FDA warns that Prezcobix should not be used by HIV-positive pregnant women
Prezcobix is the brand name of a pill containing the anti-HIV drug darunavir and the boosting agent cobicistat. The purpose of cobicistat is to raise and maintain levels of darunavir so that once-daily dosing can be effective. However, during pregnancy, a woman’s weight increases and the standard dose (or combination) of some anti-HIV drugs may not be sufficient.
In June 2018, the U.S. Food and Drug Administration (FDA) changed the prescribing information on Prezcobix. It stated that Prezcobix should not be used by pregnant women because of “substantially lower exposures of darunavir and cobicistat during pregnancy.”

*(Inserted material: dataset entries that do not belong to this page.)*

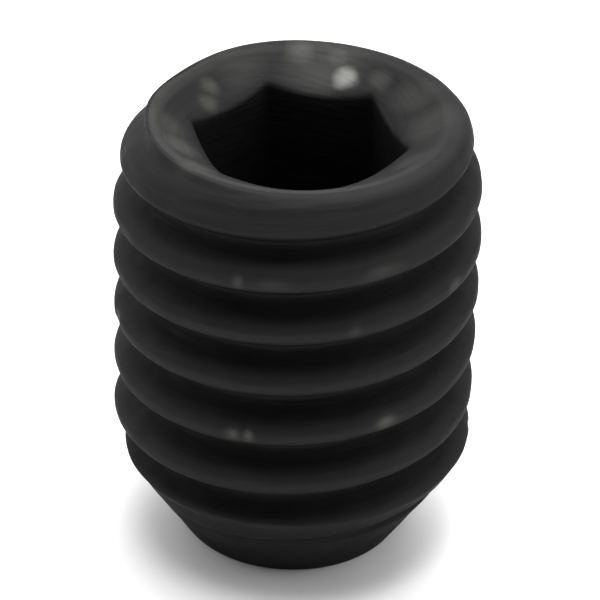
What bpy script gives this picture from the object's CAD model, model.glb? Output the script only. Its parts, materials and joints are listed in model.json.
"""Black set screw standing on its cup point, socket up, on a white table under soft light."""

import json
import math

import bpy
import numpy as np
from mathutils import Matrix, Vector


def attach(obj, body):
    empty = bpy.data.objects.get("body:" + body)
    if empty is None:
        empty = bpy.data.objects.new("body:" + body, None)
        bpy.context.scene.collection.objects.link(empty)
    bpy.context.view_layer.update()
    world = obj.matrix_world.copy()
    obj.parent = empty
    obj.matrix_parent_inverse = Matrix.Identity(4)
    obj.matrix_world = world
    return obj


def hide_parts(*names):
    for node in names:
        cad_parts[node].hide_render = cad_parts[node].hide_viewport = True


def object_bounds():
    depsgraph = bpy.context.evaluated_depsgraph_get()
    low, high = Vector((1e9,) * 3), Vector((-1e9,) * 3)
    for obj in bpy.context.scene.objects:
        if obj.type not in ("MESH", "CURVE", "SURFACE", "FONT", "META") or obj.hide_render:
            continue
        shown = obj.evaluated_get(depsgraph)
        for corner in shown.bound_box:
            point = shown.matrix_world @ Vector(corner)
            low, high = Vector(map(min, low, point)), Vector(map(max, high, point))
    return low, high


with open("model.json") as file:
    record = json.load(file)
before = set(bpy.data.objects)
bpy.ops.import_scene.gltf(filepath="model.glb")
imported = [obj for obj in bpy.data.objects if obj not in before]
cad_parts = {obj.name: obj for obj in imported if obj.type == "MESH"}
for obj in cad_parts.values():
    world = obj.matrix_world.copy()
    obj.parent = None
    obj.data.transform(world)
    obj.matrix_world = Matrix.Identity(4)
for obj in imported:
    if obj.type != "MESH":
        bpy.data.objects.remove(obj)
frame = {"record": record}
cad_low, cad_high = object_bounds()


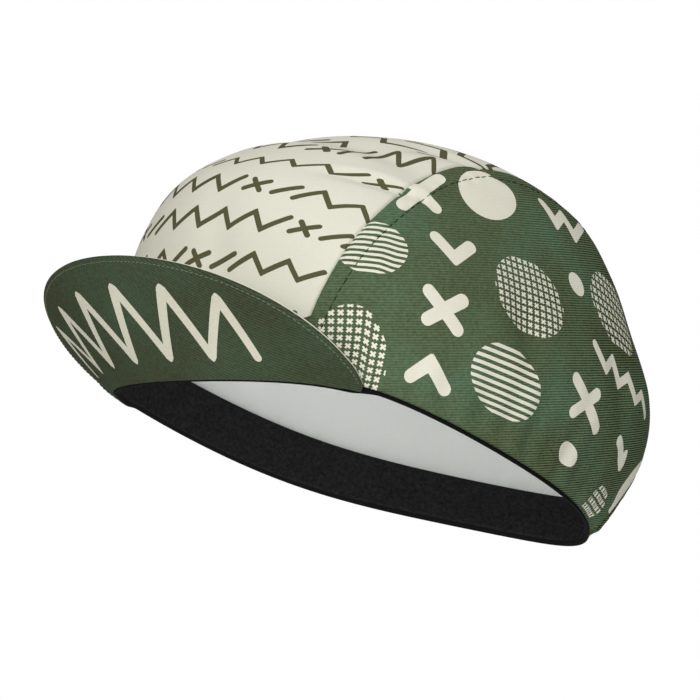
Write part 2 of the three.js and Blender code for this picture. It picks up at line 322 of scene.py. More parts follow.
def finely(shape, most=1.6):
    """The polygon with no side longer than most, so that it can follow the cloth's curve."""
    parts = []
    for a, b in zip(shape, np.roll(shape, -1, axis=0)):
        count = max(int(np.ceil(np.linalg.norm(b - a) / most)), 1)
        parts.append(a + (b - a) * np.linspace(0, 1, count, endpoint=False)[:, None])
    return np.concatenate(parts)


def far_from(points, line):
    """The distance from each point to an open line of points."""
    best = np.full(len(points), 1e9)
    for a, b in zip(line, line[1:]):
        run = b - a
        t = np.clip((points - a) @ run / max(run @ run, 1e-12), 0, 1)
        best = np.minimum(best, np.linalg.norm(points - a - t[:, None] * run, axis=1))
    return best


def within(points, shape):
    """Which points lie inside the polygon."""
    low, high = shape.min(0), shape.max(0)
    near = np.nonzero(np.all((points > low) & (points < high), axis=1))[0]
    x, y = points[near].T
    inside = np.zeros(len(near), bool)
    for a, b in zip(shape, np.roll(shape, -1, axis=0)):
        if a[1] != b[1]:
            inside ^= ((a[1] > y) != (b[1] > y)) & (x < a[0] + (b[0] - a[0]) * (y - a[1]) / (b[1] - a[1]))
    return near[inside]


def printed_cloth(name, outline, shapes, place, spacing, rings=(0.3, 0.7, 1.2, 1.9)):
    """A closed cloth piece. The outline and the printed shapes are cut into one flat net, in mm, and
    place() sets its points in space, once for the outer face and once for the inner one."""
    closed = np.concatenate([outline, outline[:1]])
    flow = unit(np.roll(outline, -1, axis=0) - np.roll(outline, 1, axis=0))
    area = np.sum(outline[:, 0] * np.roll(outline[:, 1], -1) - np.roll(outline[:, 0], -1) * outline[:, 1])
    inward = np.stack([-flow[:, 1], flow[:, 0]], -1) * np.sign(area)
    inner = [outline + inward * r for r in rings]
    inner = [ring[far_from(ring, closed) > 0.9 * r] for ring, r in zip(inner, rings)]
    low, high = outline.min(0), outline.max(0)
    xs = np.arange(low[0] + spacing / 2, high[0], spacing)
    ys = np.arange(low[1] + spacing / 2, high[1], spacing * 0.87)
    grid = np.array([(x + spacing / 2 * (n % 2), y) for n, y in enumerate(ys) for x in xs])
    grid = grid[far_from(grid, closed) > rings[-1] + spacing * 0.6]
    points, edges = [], []
    for shape in [outline, *shapes]:
        start, sides = len(points), len(shape)
        edges += [(start + n, start + (n + 1) % sides) for n in range(sides)]
        points.extend(shape)
    points = [Vector(p) for part in (points, *inner, grid) for p in part]
    flat, _, cut, _, _, _ = delaunay_2d_cdt(points, edges, [], 0, 1e-4, False)
    flat, cut = np.array([(p.x, p.y) for p in flat]), np.array(cut)
    cut = cut[within(flat[cut].mean(1), outline)]
    used = sorted(set(cut.ravel().tolist()))
    flat, cut = flat[used], np.searchsorted(used, cut)
    triangles = [tuple(t) for t in cut.tolist()]
    middles = flat[cut].mean(1)
    ink = np.zeros(len(cut), int)
    for shape in shapes:
        ink[within(middles, shape)] = 1
    count = len(flat)
    outer, inside = place(flat, True), place(flat, False)
    edges = dict.fromkeys(e for a, b, c in triangles for e in ((a, b), (b, c), (c, a)))
    rim = [(a, b) for a, b in edges if (b, a) not in edges]
    every = np.concatenate([outer, inside])
    solid = triangles + [(c + count, b + count, a + count) for a, b, c in triangles]
    solid += [t for a, b in rim for t in ((b, a, a + count), (b, a + count, b + count))]
    corners = every[np.array(solid)]
    if np.sum(np.cross(corners[:, 0], corners[:, 1]) * corners[:, 2]) < 0:
        solid = [t[::-1] for t in solid]
    mesh = bpy.data.meshes.new(name)
    mesh.from_pydata(every / 1000, [], solid)
    marks = [*ink] + [2] * len(ink) + [0] * (2 * len(rim))
    mesh.polygons.foreach_set("material_index", marks)
    mesh.polygons.foreach_set("use_smooth", [True] * len(solid))
    layer = mesh.uv_layers.new(name="flat")
    doubled = np.concatenate([flat, flat])
    loops = np.zeros(len(mesh.loops), int)
    mesh.loops.foreach_get("vertex_index", loops)
    layer.data.foreach_set("uv", doubled[loops].ravel())
    mesh.set_sharp_from_angle(angle=math.radians(60))
    mesh.update()
    piece = bpy.data.objects.new(name, mesh)
    bpy.context.scene.collection.objects.link(piece)
    return piece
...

The FDA also stated that “an alternative regimen is recommended for women who become pregnant during therapy with Prezcobix.” It did not list a specific alternative regimen.
The recommendation by the FDA is based on data from a study of seven pregnant HIV-positive women who were evaluated during their second and third trimesters as well as 12 weeks after giving birth. Six women completed the study. The FDA reported that the concentrations of darunavir and cobicistat were very low during the second and third trimesters of pregnancy. Furthermore, one woman had virological failure (viral load greater than 1,000 copies/mL) during the third trimester of her pregnancy. The FDA did not release data on the HIV infection status of the infants born to these women.
—Sean R. Hosein
Struble K, Thompson E, Stanfield M. Prezcobix label. FDA HIV email updates. 5 June 2018.